L'espérance de vie à la naissance n'a augmenté que de 0,1 an en un an, mais le chercheur Gilles Pison estime que "des marges de progression" subsistent, notamment dans la lutte contre les cancers liés au tabac chez les femmes.
QUESTION: Vous êtes l'auteur d'une étude de l'Ined (Institut national d'études démographiques), publiée mercredi, montrant que l'espérance de vie à la naissance n'a augmenté que de 0,1 an entre 2017 et 2018, pour les femmes (85,4 ans) comme pour les hommes (79,5 ans). Comment l'expliquer?
REPONSE: Le constat aujourd'hui est que l'espérance de vie, alors qu'elle progressait de trois mois par an depuis le milieu du XXe siècle, ne progresse plus que lentement.
L'une des causes est conjoncturelle: nous avons connu trois hivers (2014-2015, 2016-2017 et 2017-2018) avec des épidémies de grippe saisonnière particulièrement meurtrières, surtout pour les personnes âgées.
Mais elles ne suffisent pas pour expliquer le ralentissement, il faut prendre plus de recul.
La mortalité liée aux infections, comme les blessures, la tuberculose, ou les maladies infantiles, a pratiquement disparu.
Et à partir des années 1960, 1970, l'amélioration de la prévention, de la prise en charge et des traitements des maladies cardiovasculaires a fait que désormais ce n'est plus la première cause de décès en France.
En revanche les cancers connaissent une baisse de la mortalité beaucoup plus lente, voire une augmentation. C'est le cas des cancers liés au tabac chez les femmes.
Q: Quelles sont les différences entre la France et d'autres pays comme le Japon ou les États-Unis?
R: Aujourd'hui les femmes japonaises ont une espérance de vie supérieure de près de deux ans à celle des femmes françaises, or il y a 30 ans le niveau était à peu près le même.
On peut l'expliquer notamment par le fait que de grands progrès ont été effectués dans le domaine des affections cérébrovasculaires et des cancers de l'estomac, auxquels les Japonaises sont plus sujettes que les Européennes.
Les vieilles générations de femmes japonaises ont également peu travaillé et peu fumé par rapport aux femmes européennes.
Pour ce qui est des États-Unis, l'espérance de vie a non seulement ralenti mais reculé.
Des problèmes sanitaires comme le tabac, l'obésité ou les overdoses aux opioïdes en sont la raison, tout comme l'existence d'un système de santé inégalitaire en comparaison des systèmes européens.
En Europe, on a observé que les femmes des pays nordiques et du Royaume-Uni se sont mis au tabac plus tôt que les pays du sud de l'Europe.
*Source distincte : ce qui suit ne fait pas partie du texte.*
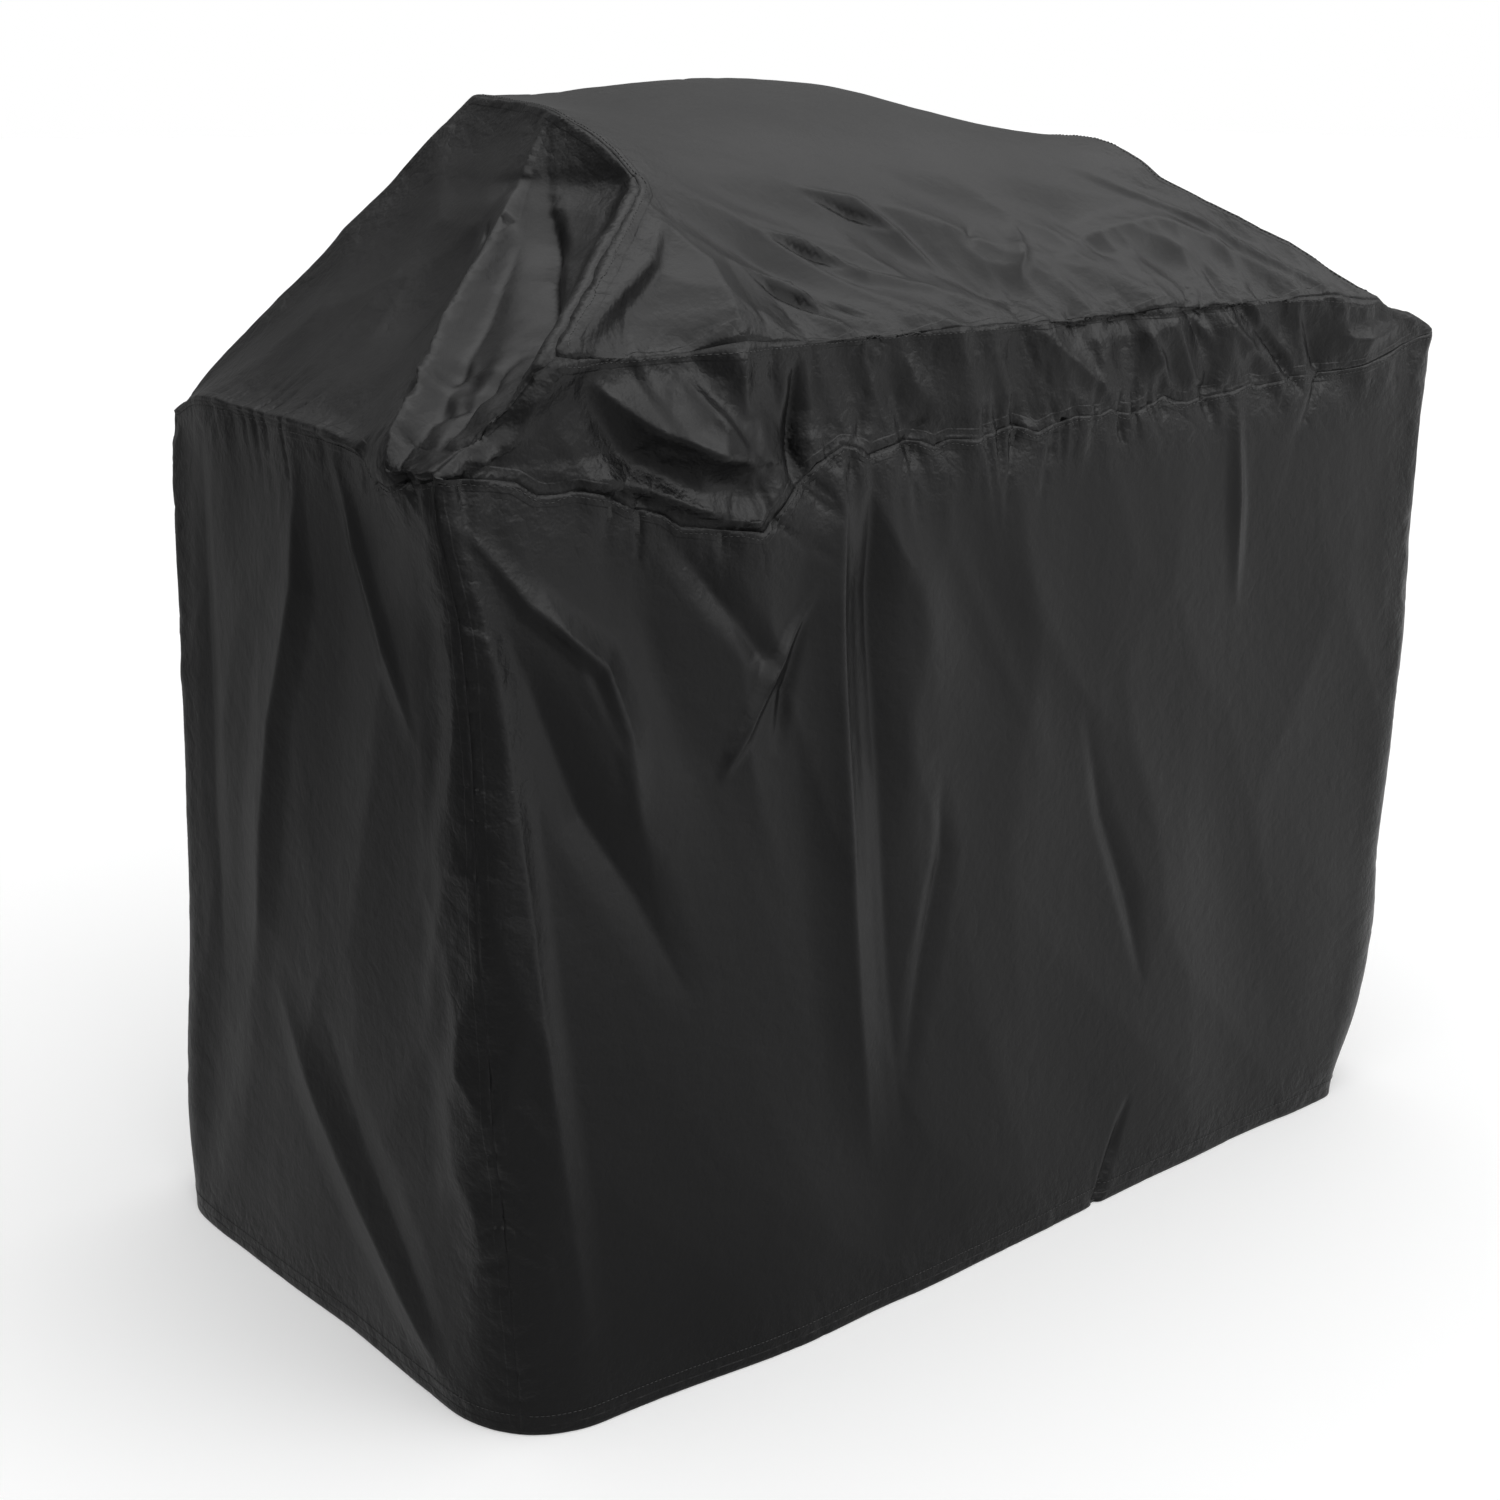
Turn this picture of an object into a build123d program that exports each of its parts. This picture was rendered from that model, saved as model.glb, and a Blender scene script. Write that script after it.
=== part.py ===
"""Fitted slip-over cover for a cart grill with two side shelves.

Origin at the middle of the floor outline. +X runs along the length, the front is -Y, +Z is up.
Each cloth panel, tape, hem tunnel and row of thread is a piece of its own.
"""

import os
from math import cos, radians, sin, sqrt, tan

from build123d import *

os.makedirs("parts", exist_ok=True)

# Overall size
length = 1220  # over both side shelves, at shelf height
width = 610  # front to back, at shelf height
height = 1170  # crest of the hood
shelf_height = 885
flare = 25  # how far the hem stands out beyond the shelf outline, on every side
shelf_corner = 15
hem_corner = 100

# Hood
hood_half_length = 330
crest_back = 150  # y of the edge where the crest turns down to the back
crest_front = 100  # y where the crest begins to curve down to the front
crest_radius = 410
hood_slope = 37.5  # degrees, of the front slope
shoulder_half_length = 515  # half length of the front slope where it meets the band

# Cloth and sewing
cloth = 2.5
shoulder_cloth = 3.5  # measured level; the shoulders lean at about 45 degrees
tape = 1.0
tape_width = 20
thread = 0.8
thread_margin = 5  # from a seam to the row of thread beside it
hem_height = 25
hem_depth = 8
hem_wall = 1.0
elastic_diameter = 5
seam_clearance = 1.0

front = -width / 2
back = width / 2
end = length / 2
crest_centre = height - crest_radius
slope_top_y = crest_front - crest_radius * sin(radians(hood_slope))
slope_top_z = crest_centre + crest_radius * cos(radians(hood_slope))
upper_seam = slope_top_z - (slope_top_y - front) * tan(radians(hood_slope))
back_lean = (back - crest_back) / (height - shelf_height)
back_skin = cloth * sqrt(1 + back_lean**2)  # the leaning back panel, measured level

# Each wall is drawn facing +Y and turned about Z: (turn, half length, distance from the middle)
walls = {
    "back": (0, end, back),
    "left": (90, back, end),
    "front": (180, end, back),
    "right": (270, back, end),
}


def save(piece, name):
    piece.part.label = name
    export_step(piece.part, f"parts/{name}.step")


def wall_level(side, z):
    """Half length, reach and corner radius of a wall's outer face at height z."""
    turn, run, reach = walls[side]
    share = 1 - z / shelf_height
    corner = shelf_corner + (hem_corner - shelf_corner) * share
    return run + flare * share, reach + flare * share, corner


def wall_strip(side, z, depth, skin):
    """A strip of one wall at height z, through half of the corner at each end."""
    run, reach, corner = wall_level(side, z)
    turn = walls[side][0]
    centre_x = run - corner
    centre_y = reach - corner
    outer = corner - depth
    inner = outer - skin
    with BuildSketch(Plane.XY.offset(z).rotated((0, 0, turn))) as strip:
        with BuildLine():
            for radius in (outer, inner):
                CenterArc((-centre_x, centre_y), radius, 90, 45)
                CenterArc((centre_x, centre_y), radius, 45, 45)
                Line((-centre_x, centre_y + radius), (centre_x, centre_y + radius))
            for toward in (-1, 1):
                Line(
                    (toward * (centre_x + outer * cos(radians(45))), centre_y + outer * sin(radians(45))),
                    (toward * (centre_x + inner * cos(radians(45))), centre_y + inner * sin(radians(45))),
                )
        make_face()
    return strip.sketch


def wall_piece(side, low, high, depth, skin):
    """A piece of one wall between two heights, its outer face sunk by depth."""
    with BuildPart() as piece:
        loft([wall_strip(side, z, depth, skin) for z in (low, high)], ruled=True)
    return piece


def hood_strip(depth, skin):
    """Side view of a sheet that follows the hood from the band over to the back edge."""
    slope_run = 1 / sin(radians(hood_slope))
    with BuildSketch(Plane.YZ) as strip:
        with BuildLine():
            for sunk in (depth, depth + skin):
                radius = crest_radius - sunk
                foot = (front + sunk * slope_run, upper_seam)
                top = (
                    crest_front - radius * sin(radians(hood_slope)),
                    crest_centre + radius * cos(radians(hood_slope)),
                )
                Line(foot, top)
                CenterArc((crest_front, crest_centre), radius, 90, hood_slope)
                Line((crest_front, crest_centre + radius), (crest_back, crest_centre + radius))
            Line(
                (front + depth * slope_run, upper_seam),
                (front + (depth + skin) * slope_run, upper_seam),
            )
            Line((crest_back, height - depth), (crest_back, height - depth - skin))
        make_face()
    return strip.sketch


def hood_edge_row(toward, depth, skin, margin, row_width):
    """A narrow row along one end of the hood and down the slope's raked edge."""
    outline = [
        (hood_half_length, crest_back - back_skin - seam_clearance),
        (hood_half_length, slope_top_y),
        (shoulder_half_length, front),
    ]
    near = [(toward * (x - margin), y) for x, y in outline]
    far = [(toward * (x - margin - row_width), y) for x, y in reversed(outline)]
    with BuildPart() as piece:
        extrude(hood_strip(depth, skin), amount=shoulder_half_length, both=True)
        with BuildSketch(Plane.XY):
            with BuildLine():
                Polyline(*near, *far, close=True)
            make_face()
        extrude(amount=2 * height, mode=Mode.INTERSECT)
    return piece


def shoulder_level(z):
    """Front and back ends of the shoulder's outer line at height z, on the +X side."""
    back_share = (z - shelf_height) / (height - shelf_height)
    back_end = (
        end + (hood_half_length - end) * back_share,
        back + (crest_back - back) * back_share,
    )
    if z <= upper_seam:
        share = (z - shelf_height) / (upper_seam - shelf_height)
        return (end + (shoulder_half_length - end) * share, front), back_end
    if z <= slope_top_z:
        share = (z - upper_seam) / (slope_top_z - upper_seam)
        x = shoulder_half_length + (hood_half_length - shoulder_half_length) * share
        return (x, front + (slope_top_y - front) * share), back_end
    y = crest_front - sqrt(max(crest_radius**2 - (z - crest_centre) ** 2, 0))
    return (hood_half_length, y), back_end


# Hood panel: over the crest and down the front slope, which widens towards the band
with BuildPart() as hood_panel:
    extrude(hood_strip(0, cloth), amount=shoulder_half_length, both=True)
    with BuildSketch(Plane.XY):
        with BuildLine():
            Polyline(
                (-hood_half_length, crest_back),
                (-hood_half_length, slope_top_y),
                (-shoulder_half_length, front),
                (shoulder_half_length, front),
                (hood_half_length, slope_top_y),
                (hood_half_length, crest_back),
                close=True,
            )
        make_face()
    extrude(amount=2 * height, mode=Mode.INTERSECT)
save(hood_panel, "hood_panel")

# Front band, upright between the two front seams
with BuildPart() as front_band:
    with BuildSketch(Plane.XZ.offset(-front - cloth)):
        with BuildLine():
            Polyline(
                (-end, shelf_height),
                (end, shelf_height),
                (shoulder_half_length, upper_seam),
                (-shoulder_half_length, upper_seam),
                close=True,
            )
        make_face()
    extrude(amount=cloth)
save(front_band, "front_band")

# Back upper panel, leaning in from the shelf line to the crest
with BuildPart() as back_upper_panel:
    with BuildSketch(Plane.YZ):
        with BuildLine():
            Polyline(
                (back, shelf_height),
                (crest_back, height),
                (crest_back - back_skin, height),
                (back - back_skin, shelf_height),
                close=True,
            )
        make_face()
    extrude(amount=end, both=True)
    with BuildSketch(Plane.XZ):
        with BuildLine():
            Polyline(
                (-end, shelf_height),
                (end, shelf_height),
                (hood_half_length, height),
                (-hood_half_length, height),
                close=True,
            )
        make_face()
    extrude(amount=width, both=True, mode=Mode.INTERSECT)
    add(hood_panel.part, mode=Mode.SUBTRACT)
save(back_upper_panel, "back_upper_panel")

# Shoulder panels, ruled from the hood's ends down to the shelf ends
arc_steps = 4
shoulder_heights = [shelf_height, upper_seam]
for step in range(arc_steps + 1):
    lean = radians(hood_slope * (1 - step / arc_steps))
    shoulder_heights.append(crest_centre + crest_radius * cos(lean))
for side, toward in (("left", -1), ("right", 1)):
    with BuildPart() as shoulder_panel:
        for z in shoulder_heights:
            (front_x, front_y), (back_x, back_y) = shoulder_level(z)
            with BuildSketch(Plane.XY.offset(z)):
                with BuildLine():
                    Polyline(
                        (toward * front_x, front_y),
                        (toward * back_x, back_y),
                        (toward * (back_x - shoulder_cloth), back_y),
                        (toward * (front_x - shoulder_cloth), front_y),
                        close=True,
                    )
                make_face()
        loft(ruled=True)
        for neighbour in (hood_panel, front_band, back_upper_panel):
            add(neighbour.part, mode=Mode.SUBTRACT)
    save(shoulder_panel, f"{side}_shoulder_panel")

# Skirts, hem tunnels, shelf tapes and the rows of thread on each wall
for side in walls:
    skirt = wall_piece(side, 0, shelf_height, 0, cloth)
    save(skirt, f"{side}_skirt" if side in ("front", "back") else f"{side}_end_skirt")

    casing = wall_piece(side, 0, hem_height, cloth, hem_depth)
    tunnel = wall_piece(side, hem_wall, hem_height - hem_wall, cloth + hem_wall, hem_depth - 2 * hem_wall)
    with BuildPart() as hem_casing:
        add(casing.part)
        add(tunnel.part, mode=Mode.SUBTRACT)
    save(hem_casing, f"hem_casing_{side}")

    tape_top = shelf_height - seam_clearance
    save(wall_piece(side, tape_top - tape_width, tape_top, cloth, tape), f"shelf_tape_{side}")

    row_top = shelf_height - thread_margin
    save(wall_piece(side, row_top - thread, row_top, -thread, thread), f"shelf_stitching_{side}")
    row_top = hem_height - thread_margin
    save(wall_piece(side, row_top - thread, row_top, -thread, thread), f"hem_stitching_{side}")

# Corner tapes, inside the rounded upright corners
tape_half_angle = 30
corner_low = hem_height + seam_clearance
corner_high = shelf_height - tape_width - 2 * seam_clearance
corners = {
    "front_left": (-1, -1, 225),
    "front_right": (1, -1, 315),
    "back_left": (-1, 1, 135),
    "back_right": (1, 1, 45),
}
for name, (toward_x, toward_y, bisector) in corners.items():
    start = bisector - tape_half_angle
    with BuildPart() as corner_tape:
        for z in (corner_low, corner_high):
            run, reach, corner = wall_level("front", z)
            centre = (toward_x * (run - corner), toward_y * (reach - corner))
            with BuildSketch(Plane.XY.offset(z)):
                with BuildLine():
                    arcs = [
                        CenterArc(centre, radius, start, 2 * tape_half_angle)
                        for radius in (corner - cloth, corner - cloth - tape)
                    ]
                    for place in (0, 1):
                        Line(arcs[0] @ place, arcs[1] @ place)
                make_face()
        loft(ruled=True)
    save(corner_tape, f"corner_tape_{name}")

# Hem elastic: one closed loop inside the four hem tunnels
elastic_z = hem_height / 2
elastic_inset = cloth + hem_depth / 2
run, reach, corner = wall_level("front", elastic_z)
with BuildPart() as hem_elastic:
    with BuildLine(Plane.XY.offset(elastic_z)):
        loop = FilletPolyline(
            (-run + elastic_inset, -reach + elastic_inset),
            (run - elastic_inset, -reach + elastic_inset),
            (run - elastic_inset, reach - elastic_inset),
            (-run + elastic_inset, reach - elastic_inset),
            close=True,
            radius=corner - elastic_inset,
        )
    with BuildSketch(Plane(origin=loop @ 0, z_dir=loop % 0)):
        Circle(elastic_diameter / 2)
    sweep()
save(hem_elastic, "hem_elastic")

# Tape and thread along the upper front seam
with BuildPart() as front_upper_tape:
    with BuildSketch(Plane.XZ.offset(-front - cloth - tape)):
        with Locations((0, upper_seam - seam_clearance - tape_width / 2)):
            Rectangle(2 * (shoulder_half_length - tape_width), tape_width)
    extrude(amount=tape)
save(front_upper_tape, "front_upper_tape")

with BuildPart() as front_upper_stitching:
    with BuildSketch(Plane.XZ.offset(-front)):
        with Locations((0, upper_seam - thread_margin)):
            Rectangle(2 * shoulder_half_length, thread)
    extrude(amount=thread)
save(front_upper_stitching, "front_upper_stitching")

# Tape under the back edge of the crest
with BuildPart() as hood_back_tape:
    with BuildSketch(Plane.XY.offset(height - cloth - tape)):
        with Locations((0, crest_back - back_skin - seam_clearance - tape_width / 2)):
            Rectangle(2 * (hood_half_length - 2 * tape_width), tape_width)
    extrude(amount=tape)
save(hood_back_tape, "hood_back_tape")

# Tape and thread along the hood's ends
for side, toward in (("left", -1), ("right", 1)):
    tape_margin = shoulder_cloth + 2 * seam_clearance
    save(hood_edge_row(toward, cloth, tape, tape_margin, tape_width / 2), f"hood_end_tape_{side}")
    save(hood_edge_row(toward, -thread, thread, thread_margin, thread), f"hood_end_stitching_{side}")
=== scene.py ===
"""Looks of the fitted grill cover: sewn cloth panels draped over a grill-shaped form."""

import math

import bpy
import numpy as np
from mathutils import Matrix, Vector, noise
from mathutils.bvhtree import BVHTree
from mathutils.geometry import delaunay_2d_cdt


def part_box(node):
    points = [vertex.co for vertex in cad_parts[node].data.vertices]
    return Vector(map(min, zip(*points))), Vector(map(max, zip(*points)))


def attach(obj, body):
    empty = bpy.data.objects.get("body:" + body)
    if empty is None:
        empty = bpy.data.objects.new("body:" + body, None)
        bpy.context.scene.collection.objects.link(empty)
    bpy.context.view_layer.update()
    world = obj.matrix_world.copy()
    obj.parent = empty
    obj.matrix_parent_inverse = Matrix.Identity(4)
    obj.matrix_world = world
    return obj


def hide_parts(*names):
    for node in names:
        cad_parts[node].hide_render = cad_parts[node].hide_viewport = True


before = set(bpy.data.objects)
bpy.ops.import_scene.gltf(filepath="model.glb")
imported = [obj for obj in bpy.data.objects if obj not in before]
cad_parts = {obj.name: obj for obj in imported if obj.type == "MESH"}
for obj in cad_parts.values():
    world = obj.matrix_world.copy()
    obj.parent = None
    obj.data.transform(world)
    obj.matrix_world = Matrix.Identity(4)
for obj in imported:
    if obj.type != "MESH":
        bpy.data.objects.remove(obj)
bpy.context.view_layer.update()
rng = np.random.default_rng(7)

# Sizes in metres, read from the frame where a node's box gives them
BAND_LOW, BAND_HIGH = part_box("front_band")
HOOD_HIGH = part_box("hood_panel")[1]
SHELF_Z = BAND_LOW.z
UPPER_SEAM_Z = BAND_HIGH.z
SHELF_X = BAND_HIGH.x
SHELF_Y = -BAND_LOW.y
SHOULDER_X = HOOD_HIGH.x
CREST_Z = HOOD_HIGH.z
CREST_BACK_Y = HOOD_HIGH.y
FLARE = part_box("right_end_skirt")[1].x - SHELF_X
SHELF_CORNER = 0.015
HEM_CORNER = 0.100
HOOD_X = 0.330
CREST_FRONT_Y = 0.100
CREST_RADIUS = 0.410
HOOD_SLOPE = math.radians(37.5)
CREST_CENTRE_Z = CREST_Z - CREST_RADIUS
SLOPE_TOP_Y = CREST_FRONT_Y - CREST_RADIUS * math.sin(HOOD_SLOPE)
SLOPE_TOP_Z = CREST_CENTRE_Z + CREST_RADIUS * math.cos(HOOD_SLOPE)
SLOPE_LENGTH = (SLOPE_TOP_Y + SHELF_Y) / math.cos(HOOD_SLOPE)
ARC_LENGTH = CREST_RADIUS * HOOD_SLOPE

HOOD_RUN = SLOPE_LENGTH + ARC_LENGTH + CREST_BACK_Y - CREST_FRONT_Y
INSIDE = np.array([0, 0, 0.6 * SHELF_Z])

# Mesh spacing of the cloth and of the form under it
CLOTH_STEP = 0.016
FORM_STEP = 0.030
LATTICE_JITTER = 0.12  # share of the spacing
LATTICE_CLEARANCE = 0.55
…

Et ces pays ont déjà connu depuis quelques années un ralentissement des progrès en matière d'espérance de vie pour les femmes.
Q: Peut-on s'attendre en France à une baisse de l'espérance de vie?
R: Une baisse, ça reste à voir. Il y a encore des marges de progression.
Il faut que la mortalité liée aux cancers chez les femmes se remette à baisser puisqu'elles subissent aujourd'hui avec retard les conséquences de la montée du tabagisme quelques décennies plus tôt.
Pour le plus long terme, la lutte contre les maladies neurodégénératives comme la maladie de Parkinson ou d'Alzheimer devront prendre le relais des progrès liés aux maladies cardiovasculaires et aux cancers.